> AIM
Give the listing below again in full, exactly as written.

> SUPPLIED INFORMATION

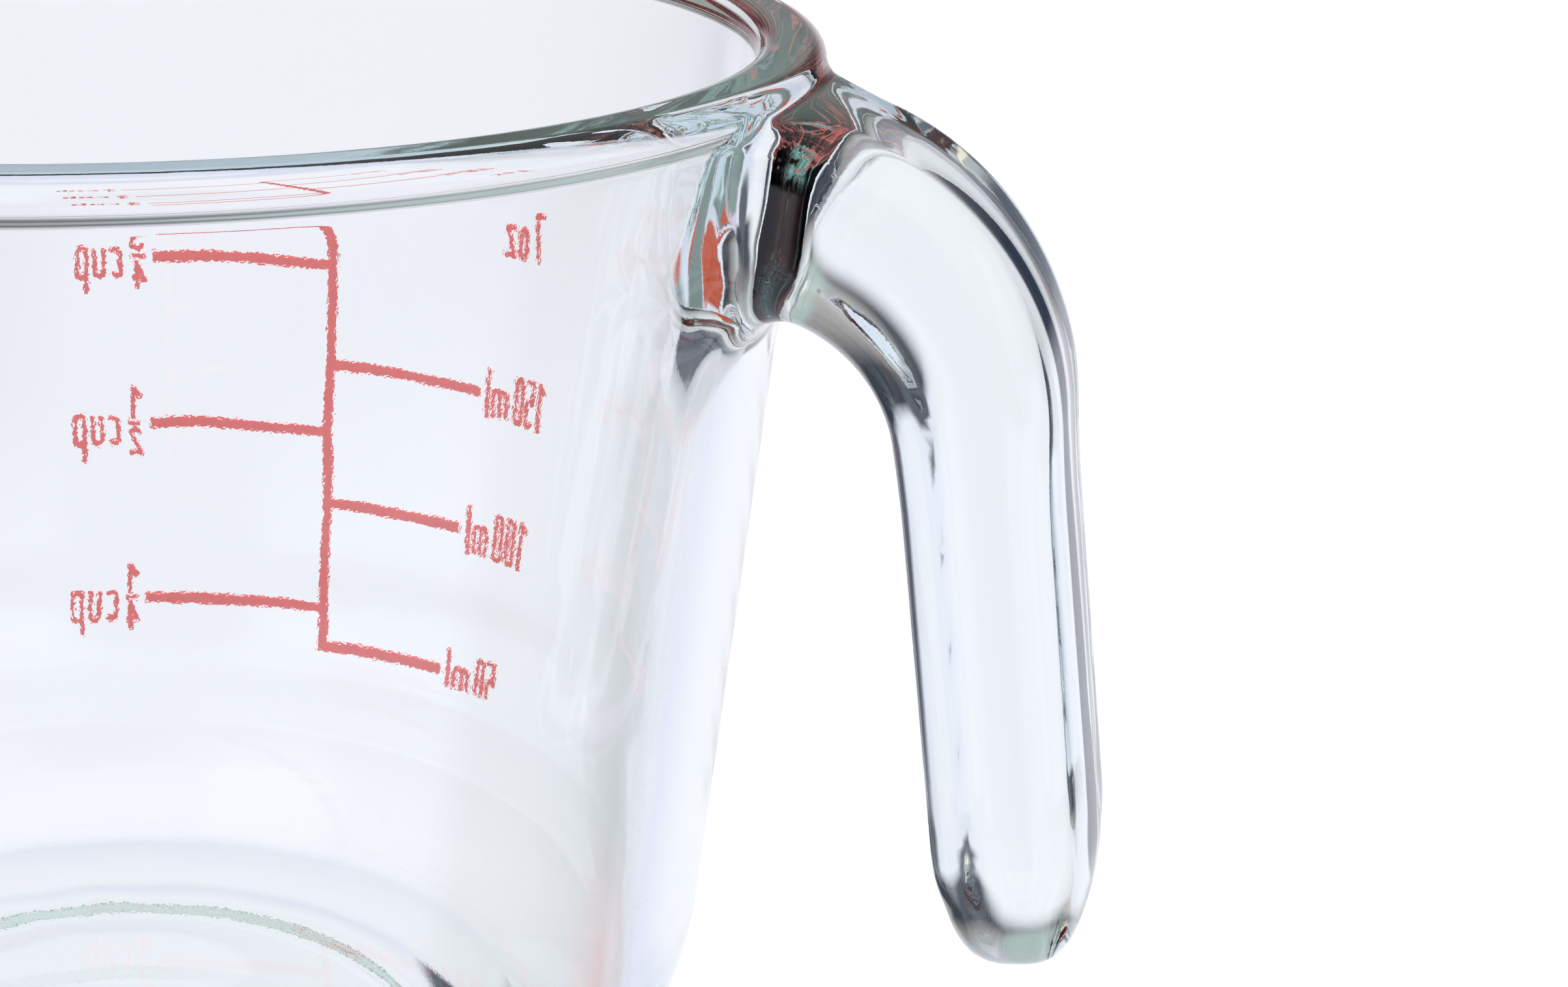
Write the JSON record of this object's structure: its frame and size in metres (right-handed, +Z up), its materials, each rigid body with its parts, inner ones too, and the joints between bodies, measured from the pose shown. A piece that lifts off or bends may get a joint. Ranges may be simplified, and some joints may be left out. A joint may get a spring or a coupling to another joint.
{
  "type": "measuring jug",
  "caption": "Clear pressed-glass measuring jug with a tapered round bowl, beaded rim, pouring lip, open hook handle and printed red volume scales.",
  "frame": {"origin": "on the axis of the bowl, in the plane of the table that the foot ring stands on", "axes": "+Z up along the axis of the bowl, +X towards the handle, -X towards the pouring lip, the millilitre and cup scale on the +Y side"},
  "size_m": [0.1209, 0.0938, 0.0744],
  "materials": {
    "clear_glass": "gloss",
    "red_enamel": "gloss"
  },
  "bodies": {
    "root": {"foot_ring": "clear_glass", "base": "clear_glass", "heel": "clear_glass", "wall": "clear_glass", "rim": "clear_glass", "pouring_lip": "clear_glass", "handle_root": "clear_glass", "handle_grip": "clear_glass", "scale_upright": "red_enamel", "millilitre_lines": "red_enamel", "millilitre_figures": "red_enamel", "top_line": "red_enamel", "top_figures": "red_enamel", "cup_lines": "red_enamel", "cup_figures": "red_enamel", "ounce_upright": "red_enamel", "ounce_lines": "red_enamel", "ounce_figures": "red_enamel"}
  },
  "joints": []
}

> OUTPUT BELOW
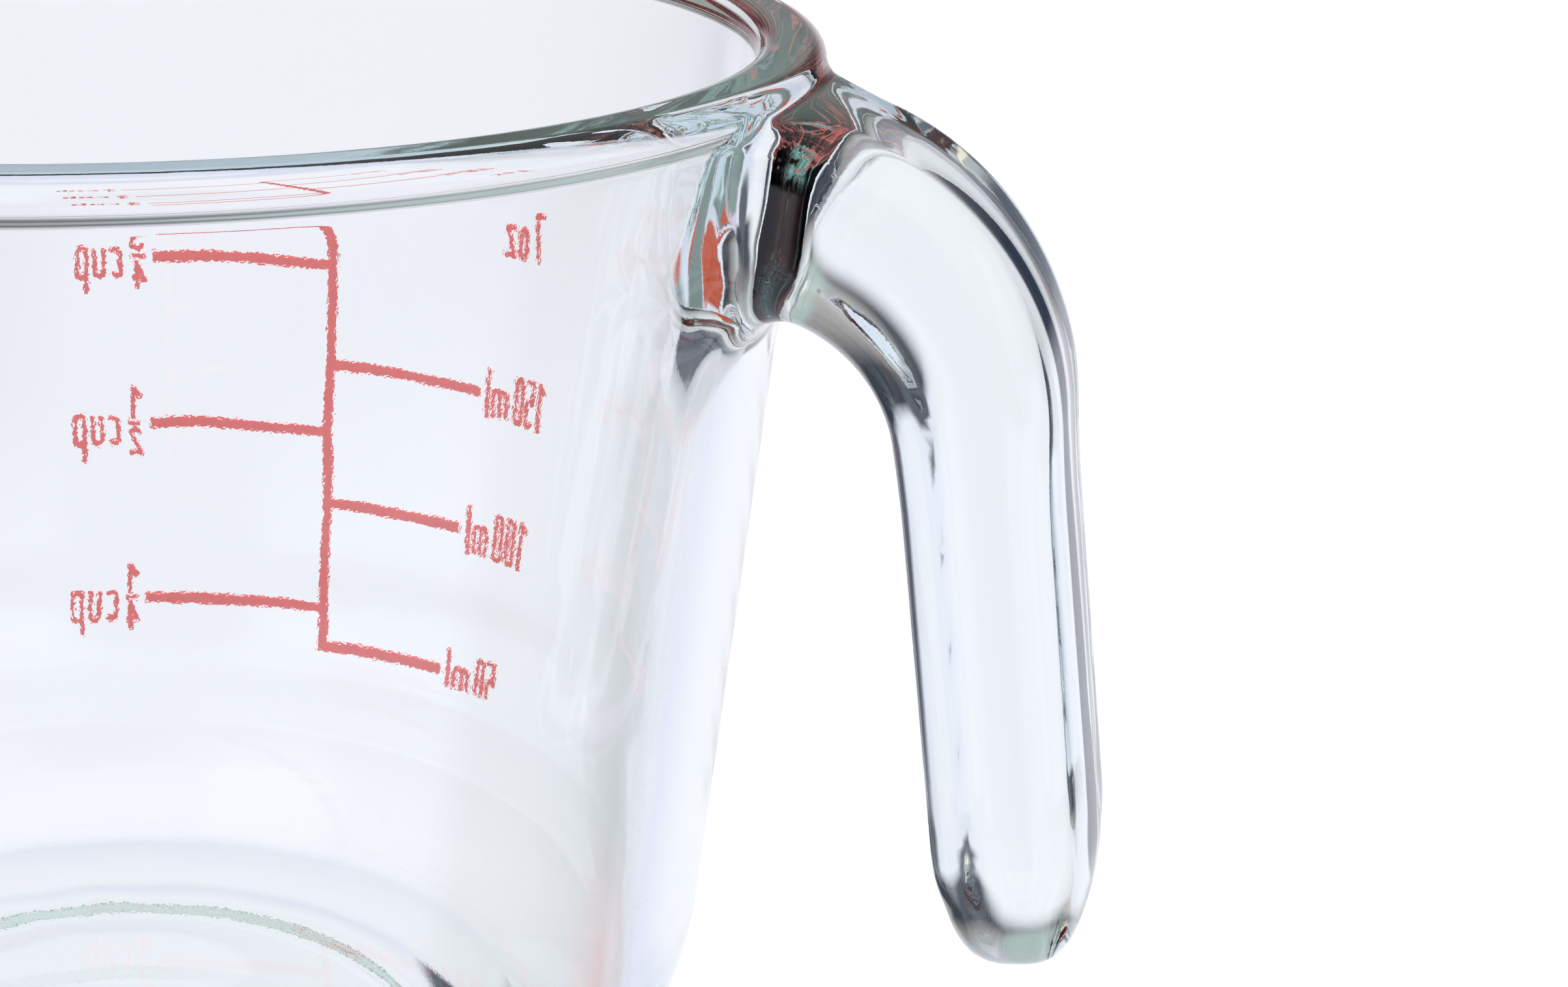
Write the JSON record of this object's structure: its frame and size in metres (right-handed, +Z up), its materials, each rigid body with its parts, inner ones too, and the joints between bodies, measured from the pose shown. A piece that lifts off or bends may get a joint. Ranges may be simplified, and some joints may be left out. A joint may get a spring or a coupling to another joint.
{
  "type": "measuring jug",
  "caption": "Clear pressed-glass measuring jug with a tapered round bowl, beaded rim, pouring lip, open hook handle and printed red volume scales.",
  "frame": {"origin": "on the axis of the bowl, in the plane of the table that the foot ring stands on", "axes": "+Z up along the axis of the bowl, +X towards the handle, -X towards the pouring lip, the millilitre and cup scale on the +Y side"},
  "size_m": [0.1209, 0.0938, 0.0744],
  "materials": {
    "clear_glass": "gloss",
    "red_enamel": "gloss"
  },
  "bodies": {
    "root": {"foot_ring": "clear_glass", "base": "clear_glass", "heel": "clear_glass", "wall": "clear_glass", "rim": "clear_glass", "pouring_lip": "clear_glass", "handle_root": "clear_glass", "handle_grip": "clear_glass", "scale_upright": "red_enamel", "millilitre_lines": "red_enamel", "millilitre_figures": "red_enamel", "top_line": "red_enamel", "top_figures": "red_enamel", "cup_lines": "red_enamel", "cup_figures": "red_enamel", "ounce_upright": "red_enamel", "ounce_lines": "red_enamel", "ounce_figures": "red_enamel"}
  },
  "joints": []
}